Chapter Six, Part I

In the summer of 2002, a great crime was perpetrated against the entire nation of Italy. Or so at least tens of millions of Italian soccer fans insisted after the country’s national team was knocked out of the World Cup by upstart South Korea. The heavily favored Italians had scored an early goal against the Koreans and had clung to their 1—0 lead for most of the game, before yielding a late equalizer and then an overtime goal that sent them packing. The Italian performance had been mediocre at best. But the team was victimized by a couple of very bad officiating decisions, including one that disallowed a goal. Had those decisions gone the other way, it’s likely Italy would have won.

The Italian fans, of course, blamed the referee, an Ecuadorean named Byron Moreno, for the defeat, Strikingly, though, they did not blame Moreno for being incompetent (which he was). Instead, they blamed him for being criminal. In the fans’ minds, their team had been the victim of something more sinister than just bad officiating. Instead, the Italians had fallen prey to a global conspiracy—perhaps orchestrated by FIFA, soccer’s governing body—designed to keep them from their just desserts. Moreno had been the point man for the conspiracy. And he had carried out his orders perfectly.

The Milan daily Corriere della Sera, for instance, protested against a system in which “referees … are used as hitmen.” La Gazzetta dello Sport editorialized, “Italy counts for nothing in those places where they decide the results and put together million- dollar deals.” A government minister declared, “It seemed as if they just sat around a table and decided to throw us out.” And Francesco Totti, one of the stars of the Italian team, captured the conspiratorial mood best when he said, “This was a desired elimination. By who? I don’t know—there are things greater than me but the feeling is that they wanted us out.” In the weeks that followed the game, no proof of an anti-Italian cabal or of Moreno’s supposed chicanery surfaced (despite the best efforts of the Italian. papers). But the fans remained unwavering in their conviction that dark forces had united to destroy Italy’s ambitions.

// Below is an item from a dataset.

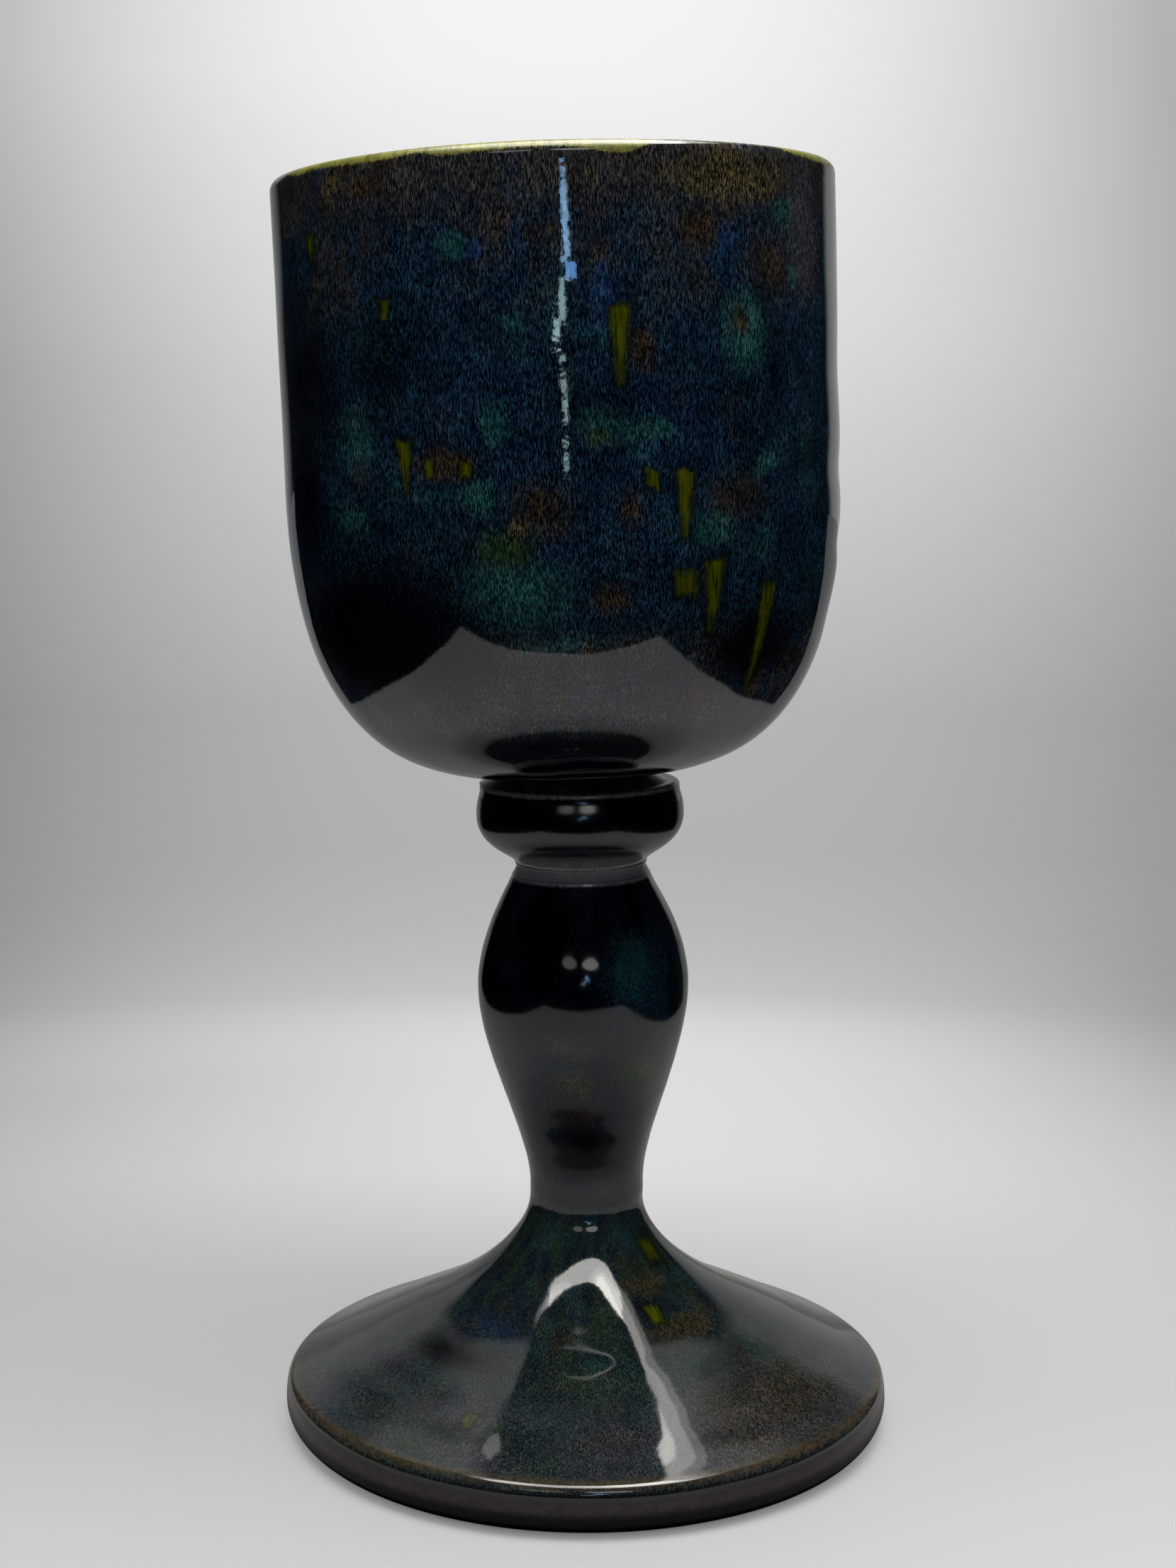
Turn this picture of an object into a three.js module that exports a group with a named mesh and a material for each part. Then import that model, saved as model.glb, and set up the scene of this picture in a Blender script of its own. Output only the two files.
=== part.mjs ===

To an outside observer, the accusations of corruption seemed crazy. Honest referees make bad decisions all the time. What reason was there to believe that Moreno was any different? But to anyone familiar with Italian soccer the accusations were completely predictable. That’s because in Italian soccer, corruption is assumed to be the natural state of affairs. Every year, the Italian soccer season is marred by weekly charges of criminality and skulduggery. Teams routinely claim -that individual refs have been bought off, and request that particular referees not be assigned to their games. Refereeing is front-page news. Every Monday night, a TV show called Biscardi’s Trial devotes two and a half hours to dissecting officiating mistakes and lambasting the officials for favoritism.

The effect of all this on actual Italian soccer games is not good. Although the players are among the very best in the world, the games are often halting, foul-ridden affairs repeatedly delayed by playacting, whining players more interested in working the refs than anything else. Defeat is never accepted as the outcome of a fair contest. And even victory is marred by the thought that perhaps backroom machinations were responsible for it.

So what does Italian soccer have to do with collective decision making and problem solving? Well, although the teams in a soccer game are trying to defeat each other, and therefore have competing interests, the teams also have a common interest:
namely, making sure that the games are entertaining and compelling for the fans. The more interesting the games are, the more likely it is that people will come, the greater ticket sales and TV ratings will be, and the higher team profits and player salaries will be. When two soccer teams play each other, then, they’re not just competing. They’re also, at least in theory, working together—along with the officials—in order to produce an entertaining game. And this is precisely what the Italian teams are unable to do. Because neither side can be sure that its efforts will be fairly rewarded, the players devote an inordinate amount of time to protecting their own interests. Energy time, and attention that would be better spent improving the quality of play instead goes into excoriating, monitoring, and trying to manipulate the referees. And the manipulation feeds on itself. Even if most players would rather be honest, they realize that they’d only be asking to be exploited. As Gennaro Gattuso, a winger for European champions AC Milan, said in October of 2003, “The system prevents you from telling the truth and being yourself.” Hardly anyone likes the system the way it is, but no one can change it.

What Italian soccer is failing to do, then, is come up with a good solution to what I’ll call here a cooperation problem. Cooperation problems often look something like coordination problems, because in both cases a good solution requires people to take what everyone else is doing into account. But if the mechanism is right, coordination problems can be solved even if each individual is single-mindedly pursuing his self-interest—in fact, in the case of price, that’s what coordination seems to require. To solve cooperation problems—which include things like keeping the sidewalk free of snow, paying taxes, and curbing pollution—the members of a group or a society need to do more. They need to adopt a broader definition of self-interest than the myopic one that maximizing profits in the short term demands. And they need to be able to trust those around them, because in the absence of trust the pursuit of myopic self-interest is the only strategy that makes sense. How does this happen? And does it make a difference when it does?